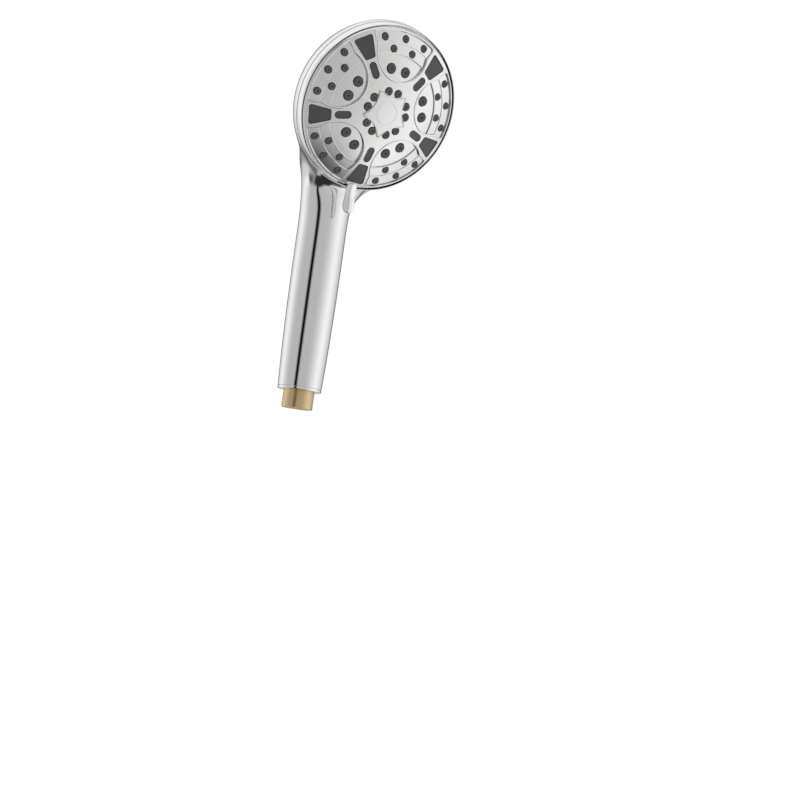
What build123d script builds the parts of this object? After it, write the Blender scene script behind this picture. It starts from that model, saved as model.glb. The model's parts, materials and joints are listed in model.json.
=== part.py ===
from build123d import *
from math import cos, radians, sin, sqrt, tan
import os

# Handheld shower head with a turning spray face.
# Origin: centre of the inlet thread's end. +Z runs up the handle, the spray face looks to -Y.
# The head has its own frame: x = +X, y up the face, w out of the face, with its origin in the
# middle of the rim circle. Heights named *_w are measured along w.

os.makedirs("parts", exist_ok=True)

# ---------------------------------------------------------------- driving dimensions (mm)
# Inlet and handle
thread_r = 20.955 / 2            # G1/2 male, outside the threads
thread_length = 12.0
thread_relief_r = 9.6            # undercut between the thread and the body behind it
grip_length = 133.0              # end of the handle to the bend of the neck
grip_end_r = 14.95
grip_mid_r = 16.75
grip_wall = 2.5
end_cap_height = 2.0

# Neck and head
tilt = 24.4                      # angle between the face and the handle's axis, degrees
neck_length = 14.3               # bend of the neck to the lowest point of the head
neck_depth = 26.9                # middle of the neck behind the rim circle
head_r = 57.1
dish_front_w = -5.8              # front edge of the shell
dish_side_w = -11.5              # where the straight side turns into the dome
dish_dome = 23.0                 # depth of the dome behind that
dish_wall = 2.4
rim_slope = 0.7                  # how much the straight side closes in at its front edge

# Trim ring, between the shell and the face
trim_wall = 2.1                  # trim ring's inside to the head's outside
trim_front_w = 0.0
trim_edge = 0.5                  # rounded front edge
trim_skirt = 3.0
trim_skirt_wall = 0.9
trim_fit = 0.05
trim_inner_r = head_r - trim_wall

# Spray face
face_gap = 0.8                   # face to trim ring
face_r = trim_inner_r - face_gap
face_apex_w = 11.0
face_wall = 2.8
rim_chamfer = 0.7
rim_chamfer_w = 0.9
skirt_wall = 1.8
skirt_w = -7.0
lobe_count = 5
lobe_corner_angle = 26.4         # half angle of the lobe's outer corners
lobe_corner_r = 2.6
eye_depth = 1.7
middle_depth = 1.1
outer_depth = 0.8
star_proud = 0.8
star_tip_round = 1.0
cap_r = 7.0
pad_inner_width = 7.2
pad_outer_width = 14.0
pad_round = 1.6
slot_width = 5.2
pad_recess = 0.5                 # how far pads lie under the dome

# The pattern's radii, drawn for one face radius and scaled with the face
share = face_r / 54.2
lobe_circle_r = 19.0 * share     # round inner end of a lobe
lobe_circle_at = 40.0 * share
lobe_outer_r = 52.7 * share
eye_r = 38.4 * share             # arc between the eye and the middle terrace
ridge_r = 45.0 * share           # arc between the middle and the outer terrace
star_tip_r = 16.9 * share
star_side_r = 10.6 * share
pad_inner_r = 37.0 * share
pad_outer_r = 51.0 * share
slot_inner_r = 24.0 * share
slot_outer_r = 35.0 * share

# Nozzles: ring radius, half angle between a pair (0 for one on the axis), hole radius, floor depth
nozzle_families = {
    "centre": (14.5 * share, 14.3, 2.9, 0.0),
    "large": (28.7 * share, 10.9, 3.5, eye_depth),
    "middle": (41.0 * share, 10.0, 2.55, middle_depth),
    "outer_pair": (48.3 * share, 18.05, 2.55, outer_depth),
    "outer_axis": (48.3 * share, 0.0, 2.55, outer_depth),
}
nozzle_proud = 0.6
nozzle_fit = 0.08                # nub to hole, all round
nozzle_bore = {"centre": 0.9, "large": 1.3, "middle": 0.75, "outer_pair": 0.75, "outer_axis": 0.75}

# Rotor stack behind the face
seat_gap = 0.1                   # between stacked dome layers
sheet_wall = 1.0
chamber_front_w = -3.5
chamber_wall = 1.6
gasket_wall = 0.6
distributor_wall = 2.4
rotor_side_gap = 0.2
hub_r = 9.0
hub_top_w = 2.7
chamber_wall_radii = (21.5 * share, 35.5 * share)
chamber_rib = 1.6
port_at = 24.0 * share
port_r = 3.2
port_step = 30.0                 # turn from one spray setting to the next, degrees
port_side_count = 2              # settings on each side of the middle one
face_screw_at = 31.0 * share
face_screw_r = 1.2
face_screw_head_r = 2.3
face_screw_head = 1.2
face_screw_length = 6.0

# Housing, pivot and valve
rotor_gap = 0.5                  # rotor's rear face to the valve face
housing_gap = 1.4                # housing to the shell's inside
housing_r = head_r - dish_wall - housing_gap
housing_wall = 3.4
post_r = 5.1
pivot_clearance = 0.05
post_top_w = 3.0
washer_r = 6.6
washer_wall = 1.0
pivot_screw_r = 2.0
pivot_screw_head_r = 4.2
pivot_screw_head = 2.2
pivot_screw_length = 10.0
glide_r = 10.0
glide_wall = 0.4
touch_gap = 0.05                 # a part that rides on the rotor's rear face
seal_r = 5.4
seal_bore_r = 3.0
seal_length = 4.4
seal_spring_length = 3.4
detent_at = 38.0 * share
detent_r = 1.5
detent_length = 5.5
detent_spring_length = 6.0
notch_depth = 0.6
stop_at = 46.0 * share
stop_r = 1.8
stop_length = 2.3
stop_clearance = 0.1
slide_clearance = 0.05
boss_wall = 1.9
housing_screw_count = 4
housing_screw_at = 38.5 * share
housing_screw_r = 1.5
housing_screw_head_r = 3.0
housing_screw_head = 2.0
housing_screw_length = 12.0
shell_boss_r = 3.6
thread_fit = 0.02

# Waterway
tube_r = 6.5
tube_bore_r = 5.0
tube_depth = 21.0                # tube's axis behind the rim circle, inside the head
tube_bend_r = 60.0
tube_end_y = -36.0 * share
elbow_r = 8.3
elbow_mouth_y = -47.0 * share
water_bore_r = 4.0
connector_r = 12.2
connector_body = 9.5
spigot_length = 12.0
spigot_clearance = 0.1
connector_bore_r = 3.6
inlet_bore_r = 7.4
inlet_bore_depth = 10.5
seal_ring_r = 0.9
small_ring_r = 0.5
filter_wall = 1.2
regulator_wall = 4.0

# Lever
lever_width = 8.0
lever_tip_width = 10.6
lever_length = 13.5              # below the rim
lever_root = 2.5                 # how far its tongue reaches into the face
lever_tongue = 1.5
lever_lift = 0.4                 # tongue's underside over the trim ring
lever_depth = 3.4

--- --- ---

Every line above should be written out again exactly as it stands.

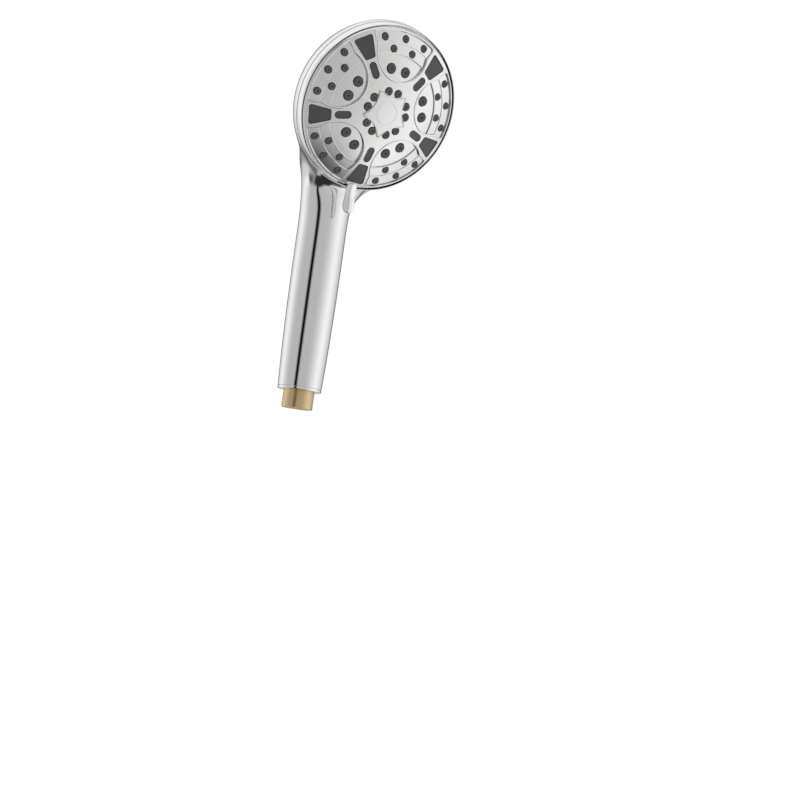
What build123d script builds the parts of this object? After it, write the Blender scene script behind this picture. It starts from that model, saved as model.glb. The model's parts, materials and joints are listed in model.json.
=== part.py ===
from build123d import *
from math import cos, radians, sin, sqrt, tan
import os

# Handheld shower head with a turning spray face.
# Origin: centre of the inlet thread's end. +Z runs up the handle, the spray face looks to -Y.
# The head has its own frame: x = +X, y up the face, w out of the face, with its origin in the
# middle of the rim circle. Heights named *_w are measured along w.

os.makedirs("parts", exist_ok=True)

# ---------------------------------------------------------------- driving dimensions (mm)
# Inlet and handle
thread_r = 20.955 / 2            # G1/2 male, outside the threads
thread_length = 12.0
thread_relief_r = 9.6            # undercut between the thread and the body behind it
grip_length = 133.0              # end of the handle to the bend of the neck
grip_end_r = 14.95
grip_mid_r = 16.75
grip_wall = 2.5
end_cap_height = 2.0

# Neck and head
tilt = 24.4                      # angle between the face and the handle's axis, degrees
neck_length = 14.3               # bend of the neck to the lowest point of the head
neck_depth = 26.9                # middle of the neck behind the rim circle
head_r = 57.1
dish_front_w = -5.8              # front edge of the shell
dish_side_w = -11.5              # where the straight side turns into the dome
dish_dome = 23.0                 # depth of the dome behind that
dish_wall = 2.4
rim_slope = 0.7                  # how much the straight side closes in at its front edge

# Trim ring, between the shell and the face
trim_wall = 2.1                  # trim ring's inside to the head's outside
trim_front_w = 0.0
trim_edge = 0.5                  # rounded front edge
trim_skirt = 3.0
trim_skirt_wall = 0.9
trim_fit = 0.05
trim_inner_r = head_r - trim_wall

# Spray face
face_gap = 0.8                   # face to trim ring
face_r = trim_inner_r - face_gap
face_apex_w = 11.0
face_wall = 2.8
rim_chamfer = 0.7
rim_chamfer_w = 0.9
skirt_wall = 1.8
skirt_w = -7.0
lobe_count = 5
lobe_corner_angle = 26.4         # half angle of the lobe's outer corners
lobe_corner_r = 2.6
eye_depth = 1.7
middle_depth = 1.1
outer_depth = 0.8
star_proud = 0.8
star_tip_round = 1.0
cap_r = 7.0
pad_inner_width = 7.2
pad_outer_width = 14.0
pad_round = 1.6
slot_width = 5.2
pad_recess = 0.5                 # how far pads lie under the dome

# The pattern's radii, drawn for one face radius and scaled with the face
share = face_r / 54.2
lobe_circle_r = 19.0 * share     # round inner end of a lobe
lobe_circle_at = 40.0 * share
lobe_outer_r = 52.7 * share
eye_r = 38.4 * share             # arc between the eye and the middle terrace
ridge_r = 45.0 * share           # arc between the middle and the outer terrace
star_tip_r = 16.9 * share
star_side_r = 10.6 * share
pad_inner_r = 37.0 * share
pad_outer_r = 51.0 * share
slot_inner_r = 24.0 * share
slot_outer_r = 35.0 * share

# Nozzles: ring radius, half angle between a pair (0 for one on the axis), hole radius, floor depth
nozzle_families = {
    "centre": (14.5 * share, 14.3, 2.9, 0.0),
    "large": (28.7 * share, 10.9, 3.5, eye_depth),
    "middle": (41.0 * share, 10.0, 2.55, middle_depth),
    "outer_pair": (48.3 * share, 18.05, 2.55, outer_depth),
    "outer_axis": (48.3 * share, 0.0, 2.55, outer_depth),
}
nozzle_proud = 0.6
nozzle_fit = 0.08                # nub to hole, all round
nozzle_bore = {"centre": 0.9, "large": 1.3, "middle": 0.75, "outer_pair": 0.75, "outer_axis": 0.75}

# Rotor stack behind the face
seat_gap = 0.1                   # between stacked dome layers
sheet_wall = 1.0
chamber_front_w = -3.5
chamber_wall = 1.6
gasket_wall = 0.6
distributor_wall = 2.4
rotor_side_gap = 0.2
hub_r = 9.0
hub_top_w = 2.7
chamber_wall_radii = (21.5 * share, 35.5 * share)
chamber_rib = 1.6
port_at = 24.0 * share
port_r = 3.2
port_step = 30.0                 # turn from one spray setting to the next, degrees
port_side_count = 2              # settings on each side of the middle one
face_screw_at = 31.0 * share
face_screw_r = 1.2
face_screw_head_r = 2.3
face_screw_head = 1.2
face_screw_length = 6.0

# Housing, pivot and valve
rotor_gap = 0.5                  # rotor's rear face to the valve face
housing_gap = 1.4                # housing to the shell's inside
housing_r = head_r - dish_wall - housing_gap
housing_wall = 3.4
post_r = 5.1
pivot_clearance = 0.05
post_top_w = 3.0
washer_r = 6.6
washer_wall = 1.0
pivot_screw_r = 2.0
pivot_screw_head_r = 4.2
pivot_screw_head = 2.2
pivot_screw_length = 10.0
glide_r = 10.0
glide_wall = 0.4
touch_gap = 0.05                 # a part that rides on the rotor's rear face
seal_r = 5.4
seal_bore_r = 3.0
seal_length = 4.4
seal_spring_length = 3.4
detent_at = 38.0 * share
detent_r = 1.5
detent_length = 5.5
detent_spring_length = 6.0
notch_depth = 0.6
stop_at = 46.0 * share
stop_r = 1.8
stop_length = 2.3
stop_clearance = 0.1
slide_clearance = 0.05
boss_wall = 1.9
housing_screw_count = 4
housing_screw_at = 38.5 * share
housing_screw_r = 1.5
housing_screw_head_r = 3.0
housing_screw_head = 2.0
housing_screw_length = 12.0
shell_boss_r = 3.6
thread_fit = 0.02

# Waterway
tube_r = 6.5
tube_bore_r = 5.0
tube_depth = 21.0                # tube's axis behind the rim circle, inside the head
tube_bend_r = 60.0
tube_end_y = -36.0 * share
elbow_r = 8.3
elbow_mouth_y = -47.0 * share
water_bore_r = 4.0
connector_r = 12.2
connector_body = 9.5
spigot_length = 12.0
spigot_clearance = 0.1
connector_bore_r = 3.6
inlet_bore_r = 7.4
inlet_bore_depth = 10.5
seal_ring_r = 0.9
small_ring_r = 0.5
filter_wall = 1.2
regulator_wall = 4.0

# Lever
lever_width = 8.0
lever_tip_width = 10.6
lever_length = 13.5              # below the rim
lever_root = 2.5                 # how far its tongue reaches into the face
lever_tongue = 1.5
lever_lift = 0.4                 # tongue's underside over the trim ring
lever_depth = 3.4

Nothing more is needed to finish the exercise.